发布时间：2018-04-30 13:35

本文选题：模块化多电平 + 静止无功补偿器　；参考：《华北电力大学》2017年硕士论文

【摘要】：随着电力系统的逐步发展,电网当中存在的谐波无功以及不对称现象显得越发突出,电力系统对电能质量的要求也更加严格,为了保证电力系统能够安全经济的运行,静止同步补偿器(STATCOM)被提了出来。由于该种新型的电力电子设备具有响应速度快,占地面积小等特点成为了电能质量研究的热点之一。然而,传统的两电平的逆变器虽然控制方式简单,应用广泛,但是由于本身固有的拓扑结构限制了逆变装置的耐压水平。

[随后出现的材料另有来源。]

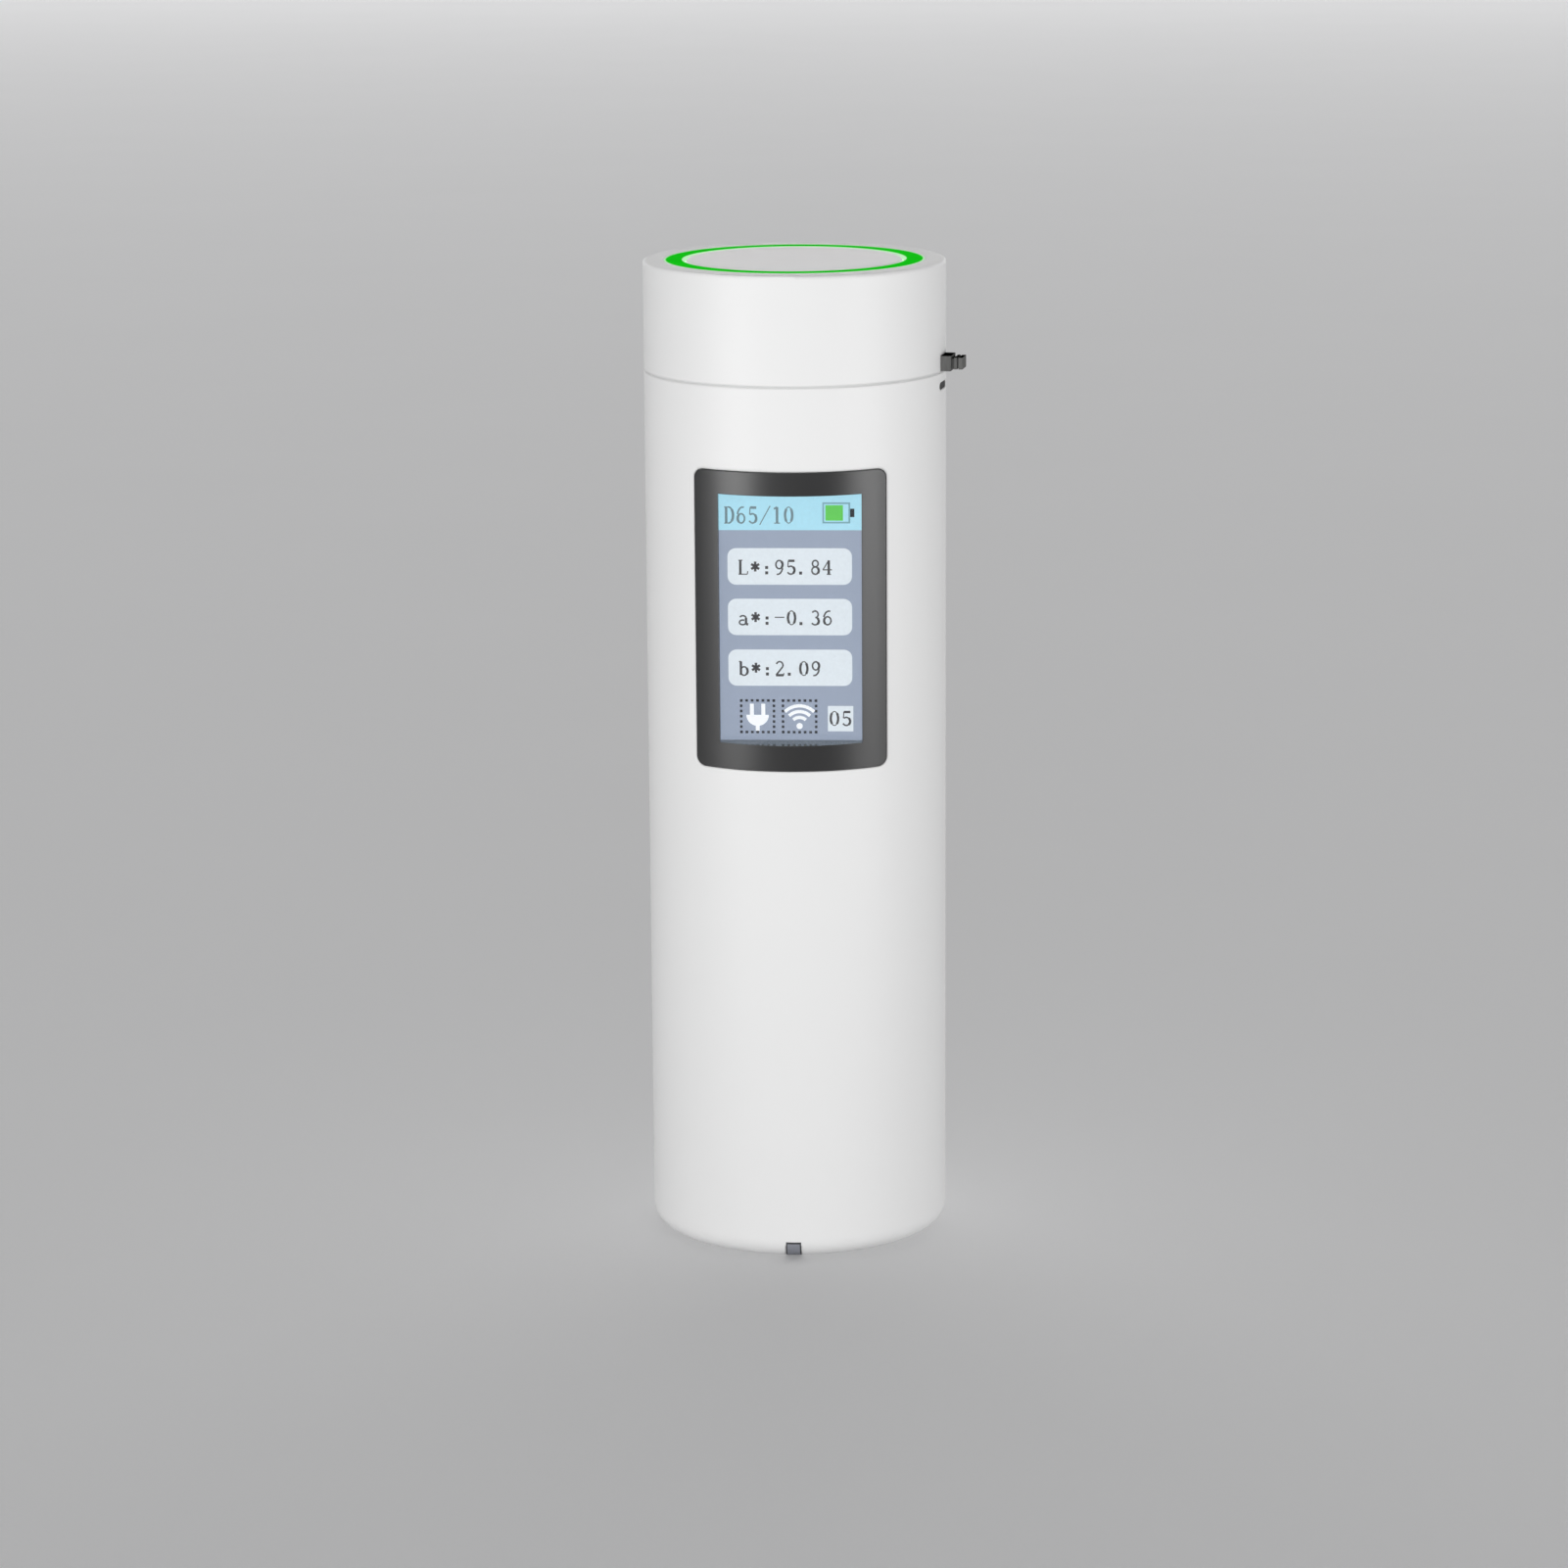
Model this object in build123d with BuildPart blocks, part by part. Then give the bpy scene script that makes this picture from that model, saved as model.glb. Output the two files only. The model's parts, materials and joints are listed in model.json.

模块化多电平(MMC)是一种新型的拓扑结构的变流器,通过子模块的串联能够在理论上满足大功率和高耐压水平的需求,将该种拓扑结构应用于STATCOM能够满足高压大功率的需求,改善电能质量。本文首先介绍了几种变流器的拓扑结构,并对MMC结构进行了分析,指出了MMC结构的优点和应用前景,回顾了MMC在高压直流输电领域的工程应用。其次,分析了模块化多电平变流器子模块的开关状态,建立了MMC的数学模型。针对MMC的调制策略载波移相技术进行了分析,重点在于根据不同的子模块数目选取不同的调制方式以减小波形的输出畸变率。其次研究了子模块电容电压的相关问题。MMC换流器在运行之初,初始电压为零,如果直接接入系统,会对系统产生较大的冲击电流和冲击电压,因此应当采用相应的控制策略对子模块进行充电至额定电压值,减小接入时的冲击。为了保持MMC稳定运行,需要保证子模块电容电压的保持稳定运行,因此设计了相应的直流侧控制策略,同时研究了影响子模块产生电压差距的因素。在MMC运行当中,相与相之间产生较大的环流,环流过大会影响到系统的稳定性,导致系统的输出的电能质量较差,本文通过设计相间环流控制器稳定环流波形。最后,本文将MMC变流器系统应用于STATCOM,第一种控制策略通过dq0和前馈控制器将abc下的系统模型转化有功无功解耦模型,分别控制通过装置输出的无功电流对系统进行补偿;第二种控制策略通过建立系统的分相模型,采用电流重复控制器,电容控制策略采用双环控制保证子模块电容电压稳定,有效的补偿了谐波无功以及不对称电流。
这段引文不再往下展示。